╭──

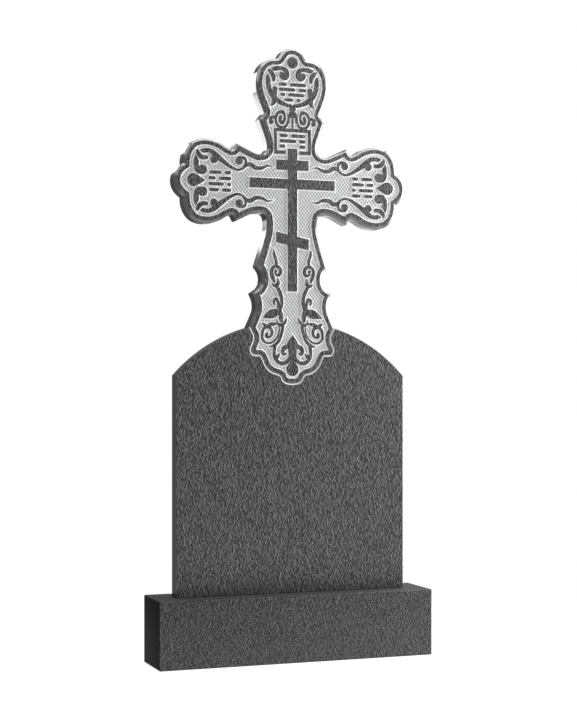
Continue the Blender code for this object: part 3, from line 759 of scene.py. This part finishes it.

╰──
╭──

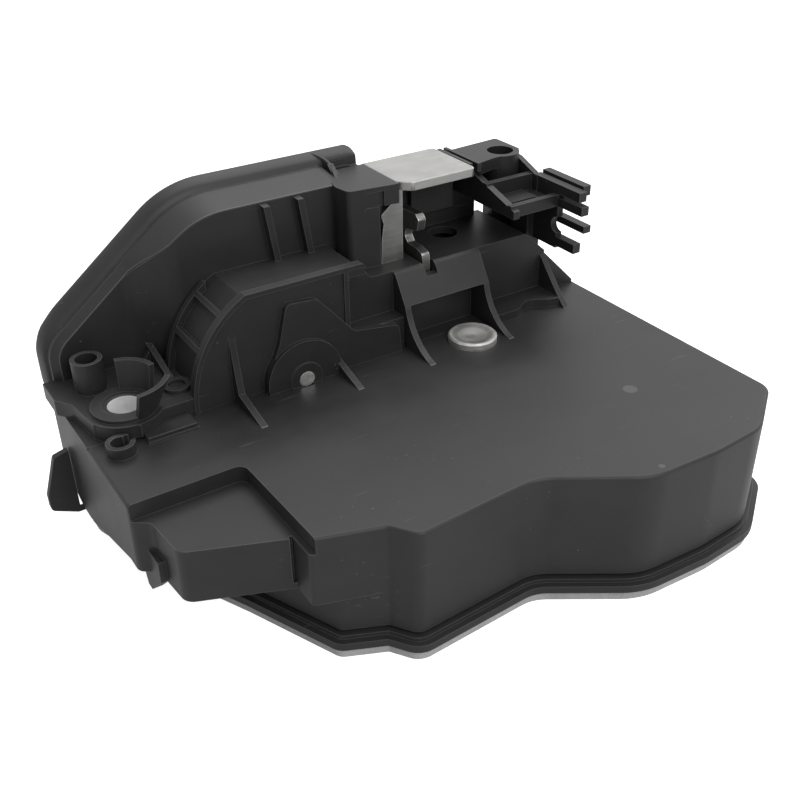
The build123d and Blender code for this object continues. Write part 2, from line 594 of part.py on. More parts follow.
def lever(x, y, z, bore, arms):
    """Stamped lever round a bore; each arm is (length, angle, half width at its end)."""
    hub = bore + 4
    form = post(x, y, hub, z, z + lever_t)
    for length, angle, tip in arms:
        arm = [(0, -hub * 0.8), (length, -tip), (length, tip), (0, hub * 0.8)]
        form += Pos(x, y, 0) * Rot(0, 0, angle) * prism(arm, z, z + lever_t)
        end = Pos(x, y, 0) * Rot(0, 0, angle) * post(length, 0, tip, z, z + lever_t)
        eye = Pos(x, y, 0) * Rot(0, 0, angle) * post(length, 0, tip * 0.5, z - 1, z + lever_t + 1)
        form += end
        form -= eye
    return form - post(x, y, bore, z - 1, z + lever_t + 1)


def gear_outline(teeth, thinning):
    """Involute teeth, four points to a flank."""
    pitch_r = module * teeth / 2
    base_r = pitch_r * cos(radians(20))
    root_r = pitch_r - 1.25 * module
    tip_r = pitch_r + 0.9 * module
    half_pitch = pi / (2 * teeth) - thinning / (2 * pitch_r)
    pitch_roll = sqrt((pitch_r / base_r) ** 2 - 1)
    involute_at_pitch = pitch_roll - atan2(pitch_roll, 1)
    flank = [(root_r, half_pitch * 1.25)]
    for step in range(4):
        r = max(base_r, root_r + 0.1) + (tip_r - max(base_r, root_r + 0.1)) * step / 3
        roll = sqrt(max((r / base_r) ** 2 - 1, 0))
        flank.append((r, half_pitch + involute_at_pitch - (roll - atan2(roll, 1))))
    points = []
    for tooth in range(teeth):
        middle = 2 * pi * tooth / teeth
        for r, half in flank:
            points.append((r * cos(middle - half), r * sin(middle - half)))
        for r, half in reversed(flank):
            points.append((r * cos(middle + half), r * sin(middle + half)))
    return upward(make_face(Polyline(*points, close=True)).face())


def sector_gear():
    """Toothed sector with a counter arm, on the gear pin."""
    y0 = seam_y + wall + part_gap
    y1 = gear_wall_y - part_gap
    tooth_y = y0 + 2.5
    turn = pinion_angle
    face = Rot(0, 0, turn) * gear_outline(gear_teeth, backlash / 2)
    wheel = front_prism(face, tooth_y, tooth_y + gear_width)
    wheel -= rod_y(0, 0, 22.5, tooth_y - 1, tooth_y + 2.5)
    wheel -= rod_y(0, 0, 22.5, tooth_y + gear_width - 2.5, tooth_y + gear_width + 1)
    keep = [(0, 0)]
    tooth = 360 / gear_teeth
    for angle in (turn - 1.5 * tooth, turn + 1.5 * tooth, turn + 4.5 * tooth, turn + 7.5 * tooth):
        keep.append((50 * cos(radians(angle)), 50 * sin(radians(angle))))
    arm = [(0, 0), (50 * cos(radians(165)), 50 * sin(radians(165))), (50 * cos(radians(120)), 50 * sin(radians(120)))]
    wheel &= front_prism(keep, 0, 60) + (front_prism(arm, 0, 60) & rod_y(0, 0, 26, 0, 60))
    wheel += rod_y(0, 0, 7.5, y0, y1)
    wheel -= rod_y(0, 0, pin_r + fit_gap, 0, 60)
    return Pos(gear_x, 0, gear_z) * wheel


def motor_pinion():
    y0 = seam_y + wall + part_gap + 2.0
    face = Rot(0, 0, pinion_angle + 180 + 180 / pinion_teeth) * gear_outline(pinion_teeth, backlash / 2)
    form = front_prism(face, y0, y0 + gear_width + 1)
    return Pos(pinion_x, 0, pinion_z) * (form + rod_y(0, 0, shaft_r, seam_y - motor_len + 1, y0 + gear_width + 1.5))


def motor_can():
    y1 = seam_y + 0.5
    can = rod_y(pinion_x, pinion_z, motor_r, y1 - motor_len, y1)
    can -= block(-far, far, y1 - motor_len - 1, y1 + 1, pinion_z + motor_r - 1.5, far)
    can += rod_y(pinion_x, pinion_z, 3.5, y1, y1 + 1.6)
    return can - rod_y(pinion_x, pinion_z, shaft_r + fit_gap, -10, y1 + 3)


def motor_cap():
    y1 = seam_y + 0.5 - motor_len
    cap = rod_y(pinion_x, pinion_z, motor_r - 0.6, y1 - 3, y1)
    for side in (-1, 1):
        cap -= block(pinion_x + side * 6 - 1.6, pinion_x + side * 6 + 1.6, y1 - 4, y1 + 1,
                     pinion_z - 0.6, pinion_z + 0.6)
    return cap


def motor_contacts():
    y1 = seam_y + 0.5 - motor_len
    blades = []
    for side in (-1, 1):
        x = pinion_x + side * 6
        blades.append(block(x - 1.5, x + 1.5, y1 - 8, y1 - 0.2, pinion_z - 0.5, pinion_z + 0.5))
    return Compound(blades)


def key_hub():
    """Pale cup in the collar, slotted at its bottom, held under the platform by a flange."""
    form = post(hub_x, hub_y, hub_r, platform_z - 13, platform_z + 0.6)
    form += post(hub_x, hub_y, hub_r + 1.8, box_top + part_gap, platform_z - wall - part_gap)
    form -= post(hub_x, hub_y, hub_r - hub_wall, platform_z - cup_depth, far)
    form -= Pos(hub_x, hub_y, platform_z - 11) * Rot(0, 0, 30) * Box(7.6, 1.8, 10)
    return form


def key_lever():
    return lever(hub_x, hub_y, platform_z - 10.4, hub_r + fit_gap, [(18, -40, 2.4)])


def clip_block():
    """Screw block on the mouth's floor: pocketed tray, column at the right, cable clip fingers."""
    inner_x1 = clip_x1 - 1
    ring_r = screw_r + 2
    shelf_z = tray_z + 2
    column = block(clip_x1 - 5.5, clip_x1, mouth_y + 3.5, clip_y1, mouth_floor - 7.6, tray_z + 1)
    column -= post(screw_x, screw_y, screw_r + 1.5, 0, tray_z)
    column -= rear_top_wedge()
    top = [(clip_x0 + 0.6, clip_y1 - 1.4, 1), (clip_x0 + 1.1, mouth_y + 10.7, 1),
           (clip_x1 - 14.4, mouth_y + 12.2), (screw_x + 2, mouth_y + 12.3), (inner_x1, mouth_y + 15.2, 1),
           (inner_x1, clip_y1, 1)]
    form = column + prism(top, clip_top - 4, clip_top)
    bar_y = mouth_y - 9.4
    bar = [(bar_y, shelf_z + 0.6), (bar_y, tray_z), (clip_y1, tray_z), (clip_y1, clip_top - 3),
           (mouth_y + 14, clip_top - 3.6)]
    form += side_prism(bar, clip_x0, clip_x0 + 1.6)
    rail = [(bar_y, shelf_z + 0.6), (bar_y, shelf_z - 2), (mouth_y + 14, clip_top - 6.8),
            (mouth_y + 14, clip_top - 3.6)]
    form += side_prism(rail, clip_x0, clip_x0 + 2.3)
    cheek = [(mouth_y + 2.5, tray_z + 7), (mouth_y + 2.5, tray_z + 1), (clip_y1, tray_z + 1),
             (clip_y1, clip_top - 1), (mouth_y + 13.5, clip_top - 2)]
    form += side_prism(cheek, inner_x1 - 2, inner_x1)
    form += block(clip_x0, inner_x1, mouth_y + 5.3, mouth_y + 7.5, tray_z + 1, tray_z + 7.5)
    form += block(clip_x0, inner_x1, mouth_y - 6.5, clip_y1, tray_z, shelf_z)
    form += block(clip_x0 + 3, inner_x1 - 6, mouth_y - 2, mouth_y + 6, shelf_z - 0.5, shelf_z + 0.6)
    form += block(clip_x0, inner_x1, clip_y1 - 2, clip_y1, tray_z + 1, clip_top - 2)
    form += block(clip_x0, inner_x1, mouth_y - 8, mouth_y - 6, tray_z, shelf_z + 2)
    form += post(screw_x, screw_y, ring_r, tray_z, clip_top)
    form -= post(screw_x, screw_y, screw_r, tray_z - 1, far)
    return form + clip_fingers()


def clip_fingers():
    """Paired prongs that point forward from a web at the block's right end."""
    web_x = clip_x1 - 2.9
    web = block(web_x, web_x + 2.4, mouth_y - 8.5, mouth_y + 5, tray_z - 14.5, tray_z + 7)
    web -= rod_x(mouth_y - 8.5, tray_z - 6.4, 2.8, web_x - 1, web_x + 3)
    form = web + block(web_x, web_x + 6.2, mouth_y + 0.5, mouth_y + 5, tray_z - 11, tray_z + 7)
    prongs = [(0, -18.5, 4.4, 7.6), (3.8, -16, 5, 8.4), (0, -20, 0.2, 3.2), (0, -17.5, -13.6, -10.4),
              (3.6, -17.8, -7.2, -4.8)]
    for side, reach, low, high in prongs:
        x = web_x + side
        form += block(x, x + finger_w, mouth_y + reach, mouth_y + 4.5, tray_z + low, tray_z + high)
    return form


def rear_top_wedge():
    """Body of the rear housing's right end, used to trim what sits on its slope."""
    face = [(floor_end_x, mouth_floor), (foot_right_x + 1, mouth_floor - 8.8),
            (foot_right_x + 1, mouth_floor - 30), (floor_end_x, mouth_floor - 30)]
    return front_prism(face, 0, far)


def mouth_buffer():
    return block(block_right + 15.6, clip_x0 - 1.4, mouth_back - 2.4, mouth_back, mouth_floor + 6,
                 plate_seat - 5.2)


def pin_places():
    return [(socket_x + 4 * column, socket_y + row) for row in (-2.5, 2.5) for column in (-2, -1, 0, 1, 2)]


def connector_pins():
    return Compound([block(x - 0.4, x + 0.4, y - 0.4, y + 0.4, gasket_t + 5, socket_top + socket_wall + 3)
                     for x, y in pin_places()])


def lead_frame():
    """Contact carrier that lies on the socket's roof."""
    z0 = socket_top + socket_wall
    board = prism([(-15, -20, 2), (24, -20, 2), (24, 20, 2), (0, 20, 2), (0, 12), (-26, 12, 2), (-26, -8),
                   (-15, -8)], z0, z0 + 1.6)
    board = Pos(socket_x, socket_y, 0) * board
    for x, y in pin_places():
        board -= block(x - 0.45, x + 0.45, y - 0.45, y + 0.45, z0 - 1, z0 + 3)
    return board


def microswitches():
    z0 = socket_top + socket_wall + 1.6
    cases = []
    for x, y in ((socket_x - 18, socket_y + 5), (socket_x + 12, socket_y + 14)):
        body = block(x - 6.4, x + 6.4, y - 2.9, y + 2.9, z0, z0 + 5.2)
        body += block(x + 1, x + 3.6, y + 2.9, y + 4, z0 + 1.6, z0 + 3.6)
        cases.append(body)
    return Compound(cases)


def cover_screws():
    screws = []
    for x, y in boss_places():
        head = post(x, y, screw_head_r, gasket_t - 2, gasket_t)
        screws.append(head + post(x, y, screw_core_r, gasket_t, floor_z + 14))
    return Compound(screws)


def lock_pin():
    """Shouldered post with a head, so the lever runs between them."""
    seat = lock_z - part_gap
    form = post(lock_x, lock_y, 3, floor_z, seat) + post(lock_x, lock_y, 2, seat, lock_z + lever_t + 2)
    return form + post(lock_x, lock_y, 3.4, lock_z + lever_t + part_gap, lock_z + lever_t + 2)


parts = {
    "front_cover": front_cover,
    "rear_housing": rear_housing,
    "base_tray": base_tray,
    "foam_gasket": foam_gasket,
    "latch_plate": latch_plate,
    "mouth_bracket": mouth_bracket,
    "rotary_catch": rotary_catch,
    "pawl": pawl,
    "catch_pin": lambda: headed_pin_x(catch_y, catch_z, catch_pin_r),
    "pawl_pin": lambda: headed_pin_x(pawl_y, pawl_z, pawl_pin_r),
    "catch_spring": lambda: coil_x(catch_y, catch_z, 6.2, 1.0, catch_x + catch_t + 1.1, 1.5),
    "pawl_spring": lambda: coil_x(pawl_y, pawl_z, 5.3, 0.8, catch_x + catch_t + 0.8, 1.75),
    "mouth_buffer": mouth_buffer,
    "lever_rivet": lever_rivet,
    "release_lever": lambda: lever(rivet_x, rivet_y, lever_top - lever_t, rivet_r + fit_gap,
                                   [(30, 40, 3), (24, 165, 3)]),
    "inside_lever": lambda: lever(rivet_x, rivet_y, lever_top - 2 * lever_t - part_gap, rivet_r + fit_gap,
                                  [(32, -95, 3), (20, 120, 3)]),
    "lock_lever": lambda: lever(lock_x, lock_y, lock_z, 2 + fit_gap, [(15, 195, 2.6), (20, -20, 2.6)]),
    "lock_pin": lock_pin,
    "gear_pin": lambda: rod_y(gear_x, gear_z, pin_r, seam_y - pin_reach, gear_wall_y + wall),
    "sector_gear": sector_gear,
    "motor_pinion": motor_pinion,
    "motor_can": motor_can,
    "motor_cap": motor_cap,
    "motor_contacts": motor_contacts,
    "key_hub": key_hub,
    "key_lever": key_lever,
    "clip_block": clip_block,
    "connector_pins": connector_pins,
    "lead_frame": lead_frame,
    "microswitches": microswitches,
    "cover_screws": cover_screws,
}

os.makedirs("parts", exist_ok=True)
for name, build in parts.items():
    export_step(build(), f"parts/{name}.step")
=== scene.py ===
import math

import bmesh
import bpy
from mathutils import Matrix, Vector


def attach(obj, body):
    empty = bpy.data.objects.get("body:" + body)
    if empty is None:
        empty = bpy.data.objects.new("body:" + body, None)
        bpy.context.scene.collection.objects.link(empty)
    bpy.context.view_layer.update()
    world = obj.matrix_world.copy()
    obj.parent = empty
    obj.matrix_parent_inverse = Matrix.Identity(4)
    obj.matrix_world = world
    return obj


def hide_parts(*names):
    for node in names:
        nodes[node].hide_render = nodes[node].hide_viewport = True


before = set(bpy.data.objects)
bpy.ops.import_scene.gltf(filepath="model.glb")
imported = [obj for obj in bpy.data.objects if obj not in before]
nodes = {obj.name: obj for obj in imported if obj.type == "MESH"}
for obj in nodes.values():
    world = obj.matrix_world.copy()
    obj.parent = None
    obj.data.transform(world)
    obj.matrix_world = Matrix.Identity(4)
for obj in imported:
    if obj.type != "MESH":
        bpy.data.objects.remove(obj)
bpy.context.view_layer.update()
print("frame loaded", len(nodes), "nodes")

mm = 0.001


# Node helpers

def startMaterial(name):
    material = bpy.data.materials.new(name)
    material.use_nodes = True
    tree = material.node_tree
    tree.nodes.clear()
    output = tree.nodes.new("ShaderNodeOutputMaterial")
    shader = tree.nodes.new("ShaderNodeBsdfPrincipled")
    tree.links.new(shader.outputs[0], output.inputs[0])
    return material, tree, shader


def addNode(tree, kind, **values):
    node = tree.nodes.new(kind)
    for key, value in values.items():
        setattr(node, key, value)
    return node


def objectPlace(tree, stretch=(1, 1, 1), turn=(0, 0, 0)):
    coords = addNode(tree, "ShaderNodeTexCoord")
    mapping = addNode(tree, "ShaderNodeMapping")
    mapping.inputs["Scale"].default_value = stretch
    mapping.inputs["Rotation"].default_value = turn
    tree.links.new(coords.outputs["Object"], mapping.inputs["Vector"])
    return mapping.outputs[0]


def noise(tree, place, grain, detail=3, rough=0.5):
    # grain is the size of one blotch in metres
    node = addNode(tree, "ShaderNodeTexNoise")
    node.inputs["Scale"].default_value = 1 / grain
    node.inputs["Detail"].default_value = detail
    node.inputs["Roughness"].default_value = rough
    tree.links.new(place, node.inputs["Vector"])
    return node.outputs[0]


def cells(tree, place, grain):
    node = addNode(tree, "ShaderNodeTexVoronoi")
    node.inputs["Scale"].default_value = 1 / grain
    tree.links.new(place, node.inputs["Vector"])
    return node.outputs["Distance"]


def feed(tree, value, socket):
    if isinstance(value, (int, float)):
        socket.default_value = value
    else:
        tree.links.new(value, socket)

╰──

--- Problem description ---
Output exactly one stretch of the listing: from the line containing "The build123d and" through the line containing "return form - post(x, y, bore, z", both end lines included.

--- Final result ---
The build123d and Blender code for this object continues. Write part 2, from line 594 of part.py on. More parts follow.
def lever(x, y, z, bore, arms):
    """Stamped lever round a bore; each arm is (length, angle, half width at its end)."""
    hub = bore + 4
    form = post(x, y, hub, z, z + lever_t)
    for length, angle, tip in arms:
        arm = [(0, -hub * 0.8), (length, -tip), (length, tip), (0, hub * 0.8)]
        form += Pos(x, y, 0) * Rot(0, 0, angle) * prism(arm, z, z + lever_t)
        end = Pos(x, y, 0) * Rot(0, 0, angle) * post(length, 0, tip, z, z + lever_t)
        eye = Pos(x, y, 0) * Rot(0, 0, angle) * post(length, 0, tip * 0.5, z - 1, z + lever_t + 1)
        form += end
        form -= eye
    return form - post(x, y, bore, z - 1, z + lever_t + 1)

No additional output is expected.